Work to do. Quote the whole listing verbatim.

Listing.
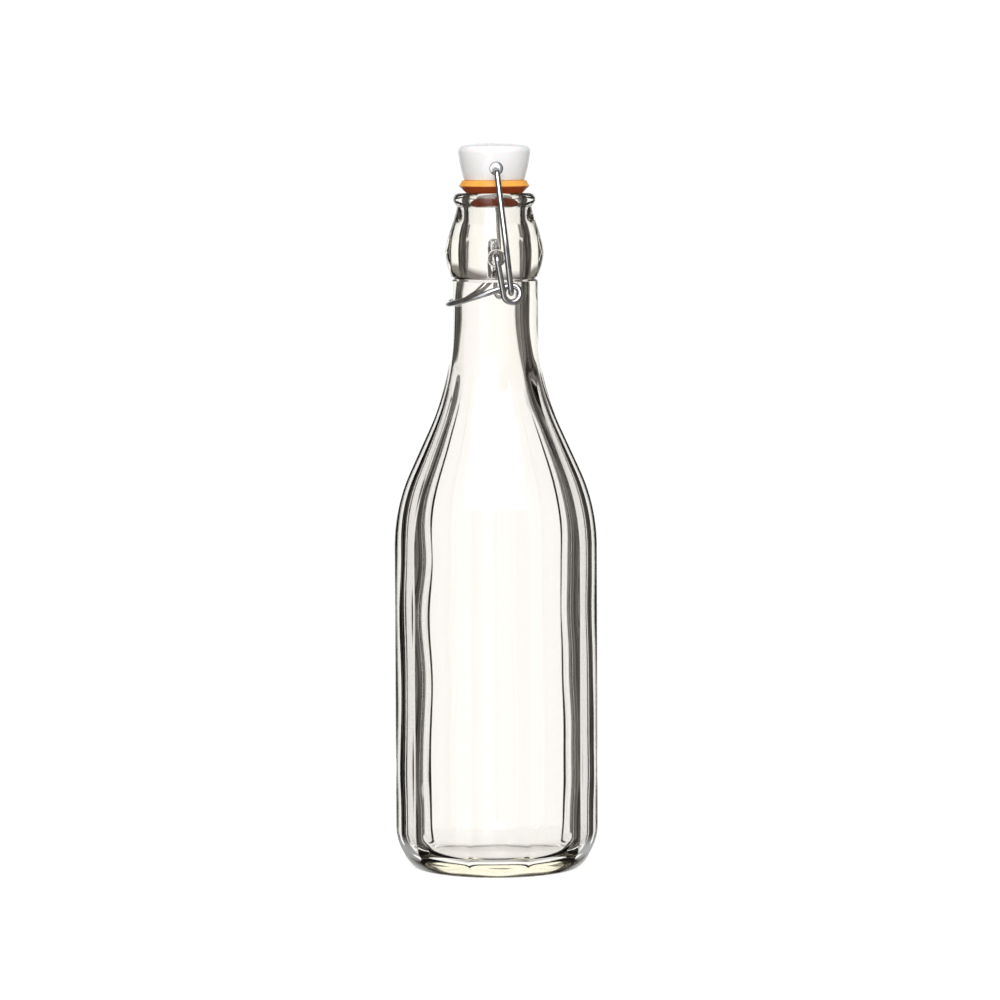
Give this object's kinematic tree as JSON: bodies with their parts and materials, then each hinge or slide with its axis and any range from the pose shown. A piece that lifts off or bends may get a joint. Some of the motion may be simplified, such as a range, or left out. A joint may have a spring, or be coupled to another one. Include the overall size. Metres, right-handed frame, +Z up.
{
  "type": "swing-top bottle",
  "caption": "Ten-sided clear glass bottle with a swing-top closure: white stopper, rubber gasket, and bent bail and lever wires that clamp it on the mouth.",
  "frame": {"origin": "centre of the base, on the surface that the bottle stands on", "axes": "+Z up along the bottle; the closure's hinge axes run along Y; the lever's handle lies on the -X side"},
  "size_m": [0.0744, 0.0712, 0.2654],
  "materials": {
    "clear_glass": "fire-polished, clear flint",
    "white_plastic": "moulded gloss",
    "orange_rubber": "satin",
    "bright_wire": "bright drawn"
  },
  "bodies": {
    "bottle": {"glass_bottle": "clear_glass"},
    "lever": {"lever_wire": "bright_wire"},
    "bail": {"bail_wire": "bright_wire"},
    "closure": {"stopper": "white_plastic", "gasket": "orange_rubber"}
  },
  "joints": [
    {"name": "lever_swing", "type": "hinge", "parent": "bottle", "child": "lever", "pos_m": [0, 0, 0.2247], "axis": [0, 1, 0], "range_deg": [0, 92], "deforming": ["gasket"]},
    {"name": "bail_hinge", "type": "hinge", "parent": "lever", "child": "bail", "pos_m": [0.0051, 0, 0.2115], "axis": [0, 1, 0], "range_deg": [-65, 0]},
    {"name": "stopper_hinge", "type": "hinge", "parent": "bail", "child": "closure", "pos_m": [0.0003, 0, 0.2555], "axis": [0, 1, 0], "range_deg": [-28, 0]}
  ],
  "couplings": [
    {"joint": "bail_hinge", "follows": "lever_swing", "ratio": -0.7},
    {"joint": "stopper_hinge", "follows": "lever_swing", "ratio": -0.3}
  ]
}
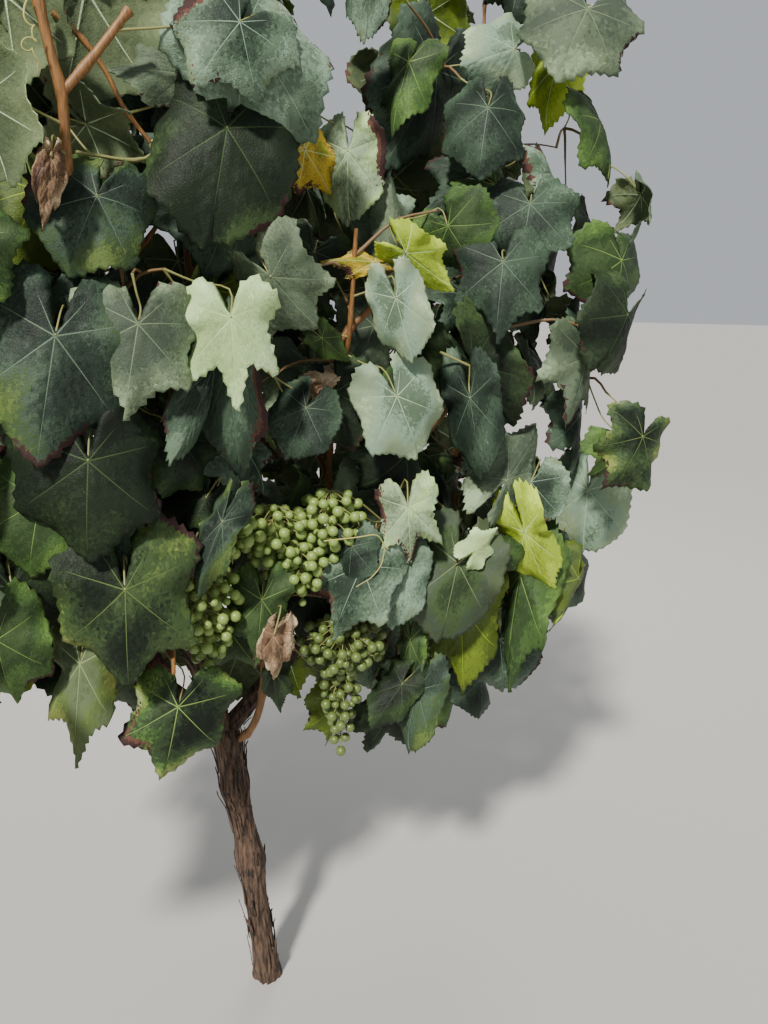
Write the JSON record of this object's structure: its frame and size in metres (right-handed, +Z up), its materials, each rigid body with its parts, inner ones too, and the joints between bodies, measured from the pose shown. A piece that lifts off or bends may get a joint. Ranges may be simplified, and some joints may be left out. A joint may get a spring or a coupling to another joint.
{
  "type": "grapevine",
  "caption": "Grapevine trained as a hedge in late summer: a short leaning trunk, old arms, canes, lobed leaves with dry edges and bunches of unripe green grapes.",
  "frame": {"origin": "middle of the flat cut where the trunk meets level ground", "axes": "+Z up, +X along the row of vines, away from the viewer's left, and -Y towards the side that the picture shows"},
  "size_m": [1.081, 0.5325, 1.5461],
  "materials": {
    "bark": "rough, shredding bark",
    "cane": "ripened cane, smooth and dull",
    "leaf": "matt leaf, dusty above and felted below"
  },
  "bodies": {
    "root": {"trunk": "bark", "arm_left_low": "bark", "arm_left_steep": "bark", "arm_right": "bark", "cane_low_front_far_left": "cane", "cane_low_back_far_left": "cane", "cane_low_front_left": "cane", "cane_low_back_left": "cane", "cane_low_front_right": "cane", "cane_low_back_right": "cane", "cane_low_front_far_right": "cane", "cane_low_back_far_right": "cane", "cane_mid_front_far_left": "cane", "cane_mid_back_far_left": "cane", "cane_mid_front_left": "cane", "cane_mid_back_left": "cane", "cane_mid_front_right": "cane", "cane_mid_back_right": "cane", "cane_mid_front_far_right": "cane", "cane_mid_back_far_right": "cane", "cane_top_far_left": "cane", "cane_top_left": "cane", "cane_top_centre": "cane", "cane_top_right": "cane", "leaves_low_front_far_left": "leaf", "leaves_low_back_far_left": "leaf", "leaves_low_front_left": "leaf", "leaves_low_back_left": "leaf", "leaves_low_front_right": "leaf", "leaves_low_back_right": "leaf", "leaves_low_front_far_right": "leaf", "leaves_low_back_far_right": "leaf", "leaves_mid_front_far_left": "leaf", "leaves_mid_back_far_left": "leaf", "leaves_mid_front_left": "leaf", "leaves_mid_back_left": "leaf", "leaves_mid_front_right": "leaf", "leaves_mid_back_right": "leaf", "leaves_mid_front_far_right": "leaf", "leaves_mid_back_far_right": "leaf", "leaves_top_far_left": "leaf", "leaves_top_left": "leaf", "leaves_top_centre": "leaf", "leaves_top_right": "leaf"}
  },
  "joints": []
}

Finished answer.
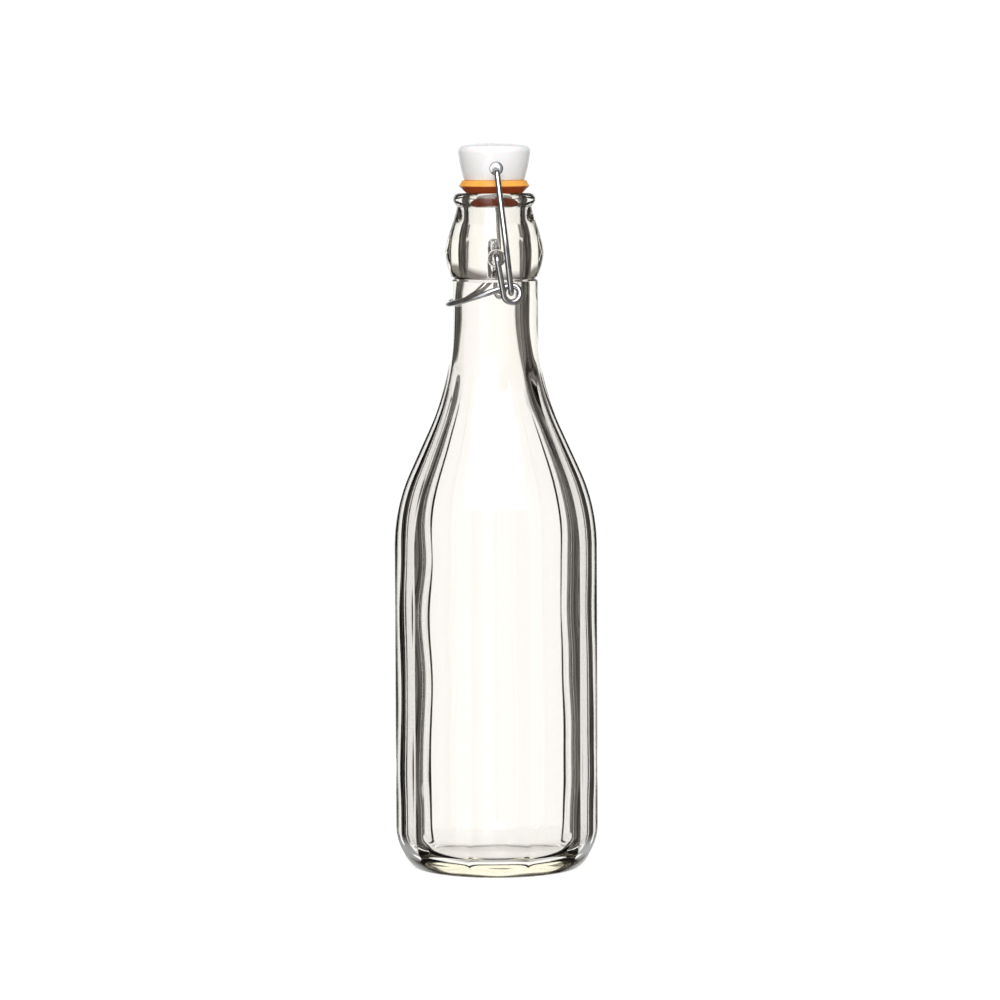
Give this object's kinematic tree as JSON: bodies with their parts and materials, then each hinge or slide with its axis and any range from the pose shown. A piece that lifts off or bends may get a joint. Some of the motion may be simplified, such as a range, or left out. A joint may have a spring, or be coupled to another one. Include the overall size. Metres, right-handed frame, +Z up.
{
  "type": "swing-top bottle",
  "caption": "Ten-sided clear glass bottle with a swing-top closure: white stopper, rubber gasket, and bent bail and lever wires that clamp it on the mouth.",
  "frame": {"origin": "centre of the base, on the surface that the bottle stands on", "axes": "+Z up along the bottle; the closure's hinge axes run along Y; the lever's handle lies on the -X side"},
  "size_m": [0.0744, 0.0712, 0.2654],
  "materials": {
    "clear_glass": "fire-polished, clear flint",
    "white_plastic": "moulded gloss",
    "orange_rubber": "satin",
    "bright_wire": "bright drawn"
  },
  "bodies": {
    "bottle": {"glass_bottle": "clear_glass"},
    "lever": {"lever_wire": "bright_wire"},
    "bail": {"bail_wire": "bright_wire"},
    "closure": {"stopper": "white_plastic", "gasket": "orange_rubber"}
  },
  "joints": [
    {"name": "lever_swing", "type": "hinge", "parent": "bottle", "child": "lever", "pos_m": [0, 0, 0.2247], "axis": [0, 1, 0], "range_deg": [0, 92], "deforming": ["gasket"]},
    {"name": "bail_hinge", "type": "hinge", "parent": "lever", "child": "bail", "pos_m": [0.0051, 0, 0.2115], "axis": [0, 1, 0], "range_deg": [-65, 0]},
    {"name": "stopper_hinge", "type": "hinge", "parent": "bail", "child": "closure", "pos_m": [0.0003, 0, 0.2555], "axis": [0, 1, 0], "range_deg": [-28, 0]}
  ],
  "couplings": [
    {"joint": "bail_hinge", "follows": "lever_swing", "ratio": -0.7},
    {"joint": "stopper_hinge", "follows": "lever_swing", "ratio": -0.3}
  ]
}
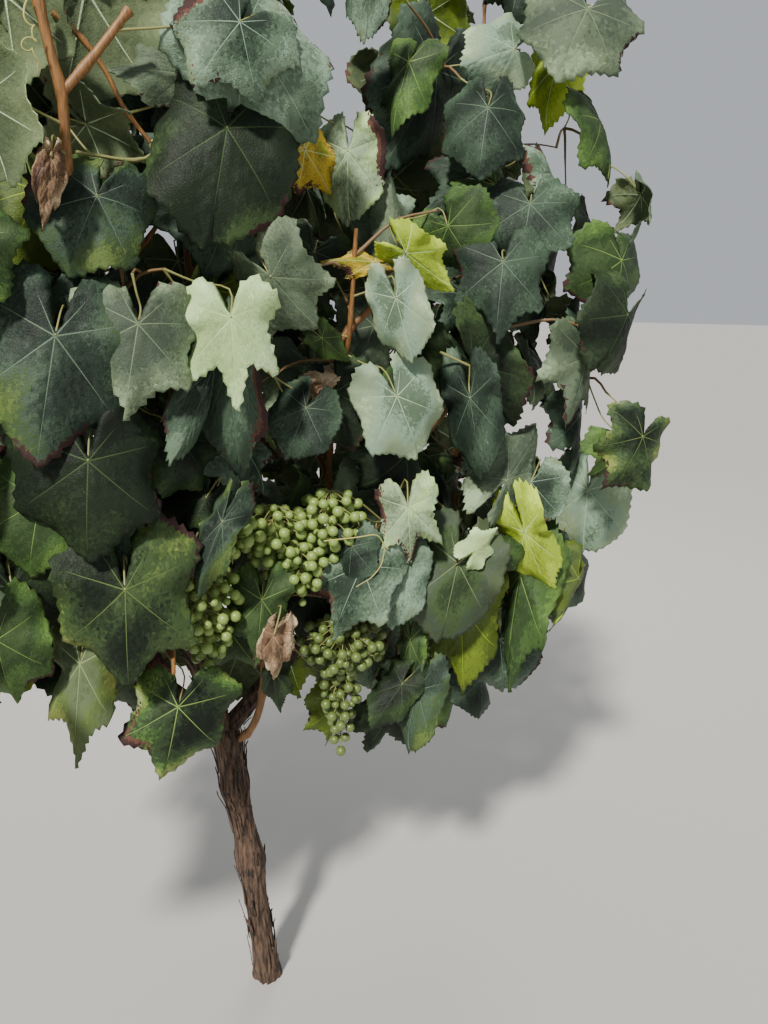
Write the JSON record of this object's structure: its frame and size in metres (right-handed, +Z up), its materials, each rigid body with its parts, inner ones too, and the joints between bodies, measured from the pose shown. A piece that lifts off or bends may get a joint. Ranges may be simplified, and some joints may be left out. A joint may get a spring or a coupling to another joint.
{
  "type": "grapevine",
  "caption": "Grapevine trained as a hedge in late summer: a short leaning trunk, old arms, canes, lobed leaves with dry edges and bunches of unripe green grapes.",
  "frame": {"origin": "middle of the flat cut where the trunk meets level ground", "axes": "+Z up, +X along the row of vines, away from the viewer's left, and -Y towards the side that the picture shows"},
  "size_m": [1.081, 0.5325, 1.5461],
  "materials": {
    "bark": "rough, shredding bark",
    "cane": "ripened cane, smooth and dull",
    "leaf": "matt leaf, dusty above and felted below"
  },
  "bodies": {
    "root": {"trunk": "bark", "arm_left_low": "bark", "arm_left_steep": "bark", "arm_right": "bark", "cane_low_front_far_left": "cane", "cane_low_back_far_left": "cane", "cane_low_front_left": "cane", "cane_low_back_left": "cane", "cane_low_front_right": "cane", "cane_low_back_right": "cane", "cane_low_front_far_right": "cane", "cane_low_back_far_right": "cane", "cane_mid_front_far_left": "cane", "cane_mid_back_far_left": "cane", "cane_mid_front_left": "cane", "cane_mid_back_left": "cane", "cane_mid_front_right": "cane", "cane_mid_back_right": "cane", "cane_mid_front_far_right": "cane", "cane_mid_back_far_right": "cane", "cane_top_far_left": "cane", "cane_top_left": "cane", "cane_top_centre": "cane", "cane_top_right": "cane", "leaves_low_front_far_left": "leaf", "leaves_low_back_far_left": "leaf", "leaves_low_front_left": "leaf", "leaves_low_back_left": "leaf", "leaves_low_front_right": "leaf", "leaves_low_back_right": "leaf", "leaves_low_front_far_right": "leaf", "leaves_low_back_far_right": "leaf", "leaves_mid_front_far_left": "leaf", "leaves_mid_back_far_left": "leaf", "leaves_mid_front_left": "leaf", "leaves_mid_back_left": "leaf", "leaves_mid_front_right": "leaf", "leaves_mid_back_right": "leaf", "leaves_mid_front_far_right": "leaf", "leaves_mid_back_far_right": "leaf", "leaves_top_far_left": "leaf", "leaves_top_left": "leaf", "leaves_top_centre": "leaf", "leaves_top_right": "leaf"}
  },
  "joints": []
}